Mettiamo da parte le considerazioni sulla strumentalità dei tempi e dei modi dell’annuncio. Accantoniamo anche quelle sull’effettiva necessità di una norma di questo genere: quante saranno le persone che sono entrate in ospedale con un burqa negli ultimi cinque anni? Ma andiamo oltre. In Italia dai tempi del terrorismo c’è una legge che vieta di mascherare il volto in luogo pubblico, senza «giustificato motivo». Il punto sono proprio quelle due parole. Esiste una giurisprudenza consolidata che, negli ultimi dieci anni, ha considerato la religione un motivo valido. Lo stesso presidente Carlo Azeglio Ciampi, interpellato in proposito da una cittadina musulmana residente in provincia di Como che era stata multata due volte per il volto coperto, rispose nel 2004 con una lettera del segretario del Quirinale in cui si affermava che nel nostro Paese esiste libertà di culto.

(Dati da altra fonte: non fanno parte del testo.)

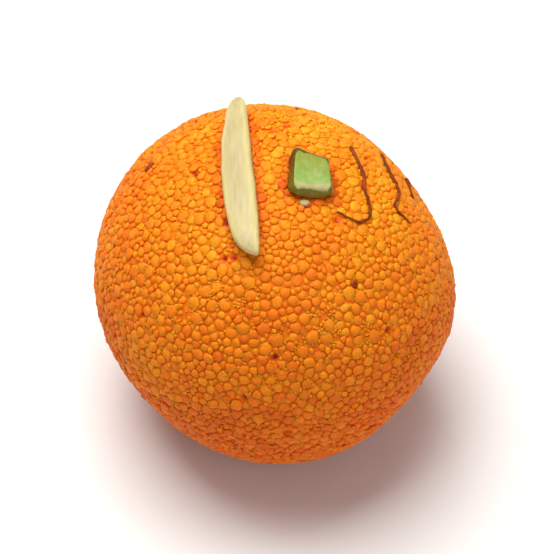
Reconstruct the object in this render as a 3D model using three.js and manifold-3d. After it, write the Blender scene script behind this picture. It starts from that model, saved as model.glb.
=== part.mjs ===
// Boondi ladoo: a sweet of small fried chickpea-flour beads bound with syrup and rolled by hand into a ball.
// An almond sliver and a piece of pistachio are pressed into its top, and saffron strands lie beside them.
// Millimetres, +Z up. The origin is the middle of the flat spot that it rests on, and -Y is its front.
import * as THREE from "three";
import { LoftGeometry } from "three/addons/geometries/LoftGeometry.js";
import { ConvexHull } from "three/addons/math/ConvexHull.js";
import { mergeVertices } from "three/addons/utils/BufferGeometryUtils.js";
import Module from "manifold-3d";

const wasm = await Module();
wasm.setup();

// Driving dimensions: millimetres and degrees. A topping's x and y are where it sits, seen from above.
const ball = { width: 42, squash: 0.97, restSpot: 15 };
const beads = { count: 1700, depth: 0.55, uneven: 0.25, scatter: 0.3, seed: 7 };
const almond = { thickness: 2, bendRadius: 45, x: -3.6, y: 0.45, turn: 4.75, sunk: 0.8 };
const pistachio = { width: 5.2, depth: 6.4, height: 3.2, x: 3.65, y: -0.7, turn: 3, sunk: 1.3 };
const strandThickness = 0.5;
const socketGap = 0.3;

// The sliver's outline from above as [along, left edge, right edge], from its slanting low end to its back tip.
const almondOutline = [
  [-12.1, 0, 0.35],
  [-11.8, -0.7, 0.55],
  [-11.1, -1.55, 0.7],
  [-9.5, -2.45, 0.85],
  [-6, -2.8, 0.95],
  [-2, -2.85, 1.1],
  [2, -2.7, 1.05],
  [6.5, -2.1, 0.95],
  [9.5, -1.6, 0.9],
  [11.2, -1.2, 0.7],
  [12, -0.6, 0.4],
];

// The flat sides that the knife left on the pistachio: where each one faces, and how close to the middle it cuts.
const pistachioChops = [
  { toward: [0.06, -0.1, 1], reach: 0.5 },
  { toward: [-1, 0.1, 0.12], reach: 0.6 },
  { toward: [0.03, -1, 0.15], reach: 0.82 },
  { toward: [1, 0.05, 0.12], reach: 0.62 },
  { toward: [0.42, 0.9, 0.2], reach: 0.66 },
  { toward: [0.35, 0.6, 0.75], reach: 0.68 },
  { toward: [0.03, -0.66, 0.75], reach: 0.73 },
].map(({ toward, reach }) => ({ toward: new THREE.Vector3(...toward).normalize(), reach }));

// Where the hands left the ball fuller (a rise above 0) or flatter. Spread is how wide the mark is.
const handMarks = [
  { toward: [-0.64, 0.59, 0.49], rise: 1, spread: 0.5 },
  { toward: [0.82, 0.44, 0.37], rise: -1.4, spread: 0.42 },
  { toward: [-0.72, -0.53, -0.45], rise: -0.7, spread: 0.35 },
  { toward: [0.35, -0.85, 0.1], rise: 0.4, spread: 0.35 },
  { toward: [0.98, -0.16, -0.13], rise: 0.25, spread: 0.3 },
  { toward: [0.78, -0.48, -0.41], rise: -0.9, spread: 0.28 },
  { toward: [-0.2, 0.8, -0.55], rise: -0.4, spread: 0.4 },
].map((mark) => ({ ...mark, toward: new THREE.Vector3(...mark.toward).normalize() }));

// Each saffron strand is a line of [x, y] points on the top, from its thick end to its thin one.
const strandLines = [
  [[8.5, 6], [9.6, 2.9], [10.1, 1.3], [9.9, -0.2], [10.3, -1.8], [10.8, -3.4], [10.3, -4.8], [9, -5.5], [6.8, -4.9]],
  [[12.5, 8.2], [13.6, 3.9], [14.2, 2.5], [14.4, 1.1], [13.6, -0.5], [13.9, -1.6], [15.5, -1.9]],
  [[15.8, 7], [16, 4.8], [16.3, 3]],
];

const ballRadius = ball.width / 2;
const centreHeight = ball.squash * Math.sqrt(ballRadius ** 2 - (ball.restSpot / 2) ** 2);
const ballCentre = new THREE.Vector3(0, 0, centreHeight);

function seededRandom(seed) {
  let state = seed;
  return () => {
    state = (state * 1664525 + 1013904223) % 4294967296;
    return state / 4294967296;
  };
}

// The point of the ball's surface in a direction from its centre, a lift above the bead tops or below them.
function onBall(direction, lift = 0) {
  let reach = ballRadius + lift;
  for (const { toward, rise, spread } of handMarks)
    reach += rise * Math.exp((direction.dot(toward) - 1) / spread ** 2);
  return direction.clone().multiplyScalar(reach).multiply(new THREE.Vector3(1, 1, ball.squash)).add(ballCentre);
}

// The direction from the ball's centre to its upper surface over a place seen from above.
function directionOver(x, y) {
  return new THREE.Vector3(x, y, Math.sqrt(ballRadius ** 2 - x ** 2 - y ** 2)).normalize();
}

// A spiral of evenly spaced directions, each knocked a little out of place.
function beadDirections(random) {
  const goldenAngle = Math.PI * (3 - Math.sqrt(5));
  const spacing = Math.sqrt((4 * Math.PI) / beads.count);
  return Array.from({ length: beads.count }, (_, i) => {
    const height = 1 - (2 * i + 1) / beads.count;
    const spread = Math.sqrt(1 - height ** 2);
    const turn = i * goldenAngle;
    const knock = () => (random() - 0.5) * 2 * beads.scatter * spacing;
    const x = spread * Math.cos(turn) + knock();
    const y = spread * Math.sin(turn) + knock();
    return new THREE.Vector3(x, y, height + knock()).normalize();
  });
}

// Every bead is a low peak, and the hollows between beads are the corners that its neighbours share with it.
function beadedBall() {
  const random = seededRandom(beads.seed);
  const directions = beadDirections(random);
  const net = new ConvexHull().setFromPoints(directions);
  const peaks = new Map(directions.map((way) => [way, onBall(way, -beads.uneven * random())]));
  const hollows = new Map(net.faces.map((face) => [face, onBall(face.normal, -beads.depth)]));
  const corners = [];
  for (const face of net.faces)
    for (const side of [0, 1, 2]) {
      const edge = face.getEdge(side);
      corners.push(peaks.get(edge.tail().point), hollows.get(edge.twin.face), hollows.get(face));
    }
  return new THREE.BufferGeometry().setFromPoints(corners);
}

// A place on the ball's top: its +Z points out of the ball, and its origin lies below the bead tops.
function seat({ x, y, turn, sunk }) {
  const out = directionOver(x, y);
  const tilt = new THREE.Quaternion().setFromUnitVectors(new THREE.Vector3(0, 0, 1), out);
  const spin = new THREE.Quaternion().setFromAxisAngle(new THREE.Vector3(0, 0, 1), THREE.MathUtils.degToRad(turn));
  return new THREE.Matrix4().compose(onBall(out, -sunk), tilt.multiply(spin), new THREE.Vector3(1, 1, 1));
}

// A slim sliver along Y with its underside at z = 0, squarish across and bent over the ball.
function almondSliver(grow = 0) {
  const corners = 12;
  const reach = 12.3;
  const squarish = (value) => Math.sign(value) * Math.abs(value) ** 0.7;
  const rings = almondOutline.map(([along, left, right]) => {
    const middle = (left + right) / 2;
    const halfWidth = (right - left) / 2 + grow;
    const thinning = (1 - (along / reach) ** 6) ** 0.4;
    const halfThickness = (almond.thickness / 2) * thinning + grow;
    const y = along * (1 + grow / reach);
    const bend = y ** 2 / (2 * almond.bendRadius);
    return Array.from({ length: corners }, (_, j) => {
      const angle = (2 * Math.PI * (j + 0.5)) / corners;
      const x = middle + halfWidth * squarish(Math.sin(angle));
      const z = almond.thickness / 2 + halfThickness * squarish(Math.cos(angle));
      return new THREE.Vector3(x, y, z - bend);
    });
  });
  return new LoftGeometry(rings, { capStart: true, capEnd: true });
}

// A lump with its underside at z = 0: a round one, flattened wherever the kernel was chopped.
function pistachioPiece(grow = 0) {
  const lump = new THREE.IcosahedronGeometry(1, 3);
  const corner = new THREE.Vector3();
  const places = lump.getAttribute("position");
  for (let i = 0; i < places.count; i++) {
    corner.fromBufferAttribute(places, i);
    for (const { toward, reach } of pistachioChops)
      corner.addScaledVector(toward, Math.min(0, reach - corner.dot(toward)));
    places.setXYZ(i, corner.x, corner.y, corner.z);
  }
  lump.center();
  const halfSize = lump.boundingBox.max;
  lump.scale(
    (pistachio.width / 2 + grow) / halfSize.x,
    (pistachio.depth / 2 + grow) / halfSize.y,
    (pistachio.height / 2 + grow) / halfSize.z,
  );
  return lump.translate(0, 0, pistachio.height / 2);
}

// A six-sided thread laid over the bead tops, half sunk in them.
function saffronStrand(line) {
  const steps = 3 * (line.length - 1);
  const sides = 6;
  const curve = new THREE.CatmullRomCurve3(line.map(([x, y]) => onBall(directionOver(x, y))));
  const rings = Array.from({ length: steps + 1 }, (_, i) => {
    const point = curve.getPointAt(i / steps);
    const out = point.clone().sub(ballCentre).normalize();
    const side = curve.getTangentAt(i / steps).cross(out).normalize();
    const radius = (strandThickness / 2) * (1.1 - (0.35 * i) / steps);
    return Array.from({ length: sides }, (_, j) => {
      const angle = (2 * Math.PI * j) / sides;
      return point
        .clone()
        .addScaledVector(side, radius * Math.sin(angle))
        .addScaledVector(out, radius * Math.cos(angle));
    });
  });
  return new LoftGeometry(rings, { capStart: true, capEnd: true });
}

function solidFrom(geometry) {
  const loose = geometry.index ? geometry.toNonIndexed() : geometry;
  const bare = new THREE.BufferGeometry().setAttribute("position", loose.getAttribute("position"));
  const merged = mergeVertices(bare, 1e-4);
  return new wasm.Manifold(
    new wasm.Mesh({
      numProp: 3,
      vertProperties: merged.getAttribute("position").array,
      triVerts: new Uint32Array(merged.index.array),
    }),
  );
}

function geometryFrom(solid) {
  const mesh = solid.getMesh();
  const geometry = new THREE.BufferGeometry();
  geometry.setAttribute("position", new THREE.BufferAttribute(mesh.vertProperties, 3));
  geometry.setIndex(new THREE.BufferAttribute(mesh.triVerts, 1));
  geometry.computeVertexNormals();
  return geometry;
}

// The ball with its flat spot, the sockets that the toppings are pressed into, and the strands fused on.
function ladooBody(almondSeat, pistachioSeat) {
  const slab = new THREE.BoxGeometry(2 * ball.width, 2 * ball.width, ball.width).translate(0, 0, -ballRadius);
  const cuts = [
    slab,
    almondSliver(socketGap).applyMatrix4(almondSeat),
    pistachioPiece(socketGap).applyMatrix4(pistachioSeat),
  ];
  let body = solidFrom(beadedBall());
  for (const cut of cuts) body = body.subtract(solidFrom(cut));
  for (const line of strandLines) body = body.add(solidFrom(saffronStrand(line)));
  return body.simplify(0.02);
}

function piece(name, geometry, color, roughness) {
  const mesh = new THREE.Mesh(geometry, new THREE.MeshStandardMaterial({ color, roughness, metalness: 0 }));
  mesh.name = name;
  return mesh;
}

const almondSeat = seat(almond);
const pistachioSeat = seat(pistachio);
const ladoo = new THREE.Group();
ladoo.add(piece("boondi_ball", geometryFrom(ladooBody(almondSeat, pistachioSeat)), 0xee8420, 0.5));

const almondMesh = piece("almond_sliver", almondSliver(), 0xeedd9c, 0.55);
almondMesh.applyMatrix4(almondSeat);
ladoo.add(almondMesh);

const pistachioMesh = piece("pistachio_piece", pistachioPiece(), 0x8fb84e, 0.5);
pistachioMesh.applyMatrix4(pistachioSeat);
ladoo.add(pistachioMesh);

export default ladoo;
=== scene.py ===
import math
import bmesh
import bpy
import numpy as np
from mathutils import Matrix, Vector, kdtree, noise
from mathutils.bvhtree import BVHTree


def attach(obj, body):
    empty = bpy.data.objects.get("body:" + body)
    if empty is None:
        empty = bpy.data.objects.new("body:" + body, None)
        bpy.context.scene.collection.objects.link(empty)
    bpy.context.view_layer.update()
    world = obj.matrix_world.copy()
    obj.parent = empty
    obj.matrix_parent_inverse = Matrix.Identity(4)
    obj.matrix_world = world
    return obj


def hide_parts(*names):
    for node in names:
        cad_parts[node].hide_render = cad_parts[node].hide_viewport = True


# Boondi ladoo: fine boondi over a core, with an almond sliver, a pistachio piece and saffron on top.
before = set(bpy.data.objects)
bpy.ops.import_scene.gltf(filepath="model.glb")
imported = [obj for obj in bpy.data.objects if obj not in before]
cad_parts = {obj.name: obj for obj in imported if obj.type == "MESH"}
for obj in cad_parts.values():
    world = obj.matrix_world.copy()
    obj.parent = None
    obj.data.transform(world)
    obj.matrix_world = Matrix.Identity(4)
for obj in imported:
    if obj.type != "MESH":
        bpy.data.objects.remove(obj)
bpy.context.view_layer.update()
mm = 0.001
seed = 5
noise.seed_set(seed)  # without a seed noise_vector starts somewhere else each run

# The ball: the same form as the solid's, squashed a little and marked by the hands that rolled it.
ball = {
    "radius": 21 * mm,
    "squash": 0.97,
    "restSpot": 15 * mm,  # width of the flat that it rests on
    "handMarks": [  # towards, rise, spread
        ((-0.64, 0.59, 0.49), 1 * mm, 0.5),
        ((0.82, 0.44, 0.37), -1.4 * mm, 0.42),
        ((-0.72, -0.53, -0.45), -0.7 * mm, 0.35),
        ((0.35, -0.85, 0.1), 0.4 * mm, 0.35),
        ((0.98, -0.16, -0.13), 0.25 * mm, 0.3),
        ((0.78, -0.48, -0.41), -0.9 * mm, 0.28),
        ((-0.2, 0.8, -0.55), -0.4 * mm, 0.4),
    ],
}
centreHeight = ball["squash"] * math.sqrt(ball["radius"] ** 2 - (ball["restSpot"] / 2) ** 2)
ballCentre = np.array([0, 0, centreHeight])


def unit(vectors):
    return vectors / np.linalg.norm(vectors, axis=-1, keepdims=True)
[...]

Il prefetto fece decadere l’ordinanza del sindaco.
In punta di diritto deciderà, come sempre, chi applica la legge. Ciò su cui dovremmo riflettere, senza moralismi, sono i numeri: ogni 20 persone, 19 favorevoli e un contrario. Nemmeno un dubbio. Come sarebbero state queste cifre solo un mese fa? La dittatura della paura rischia di aver già vinto.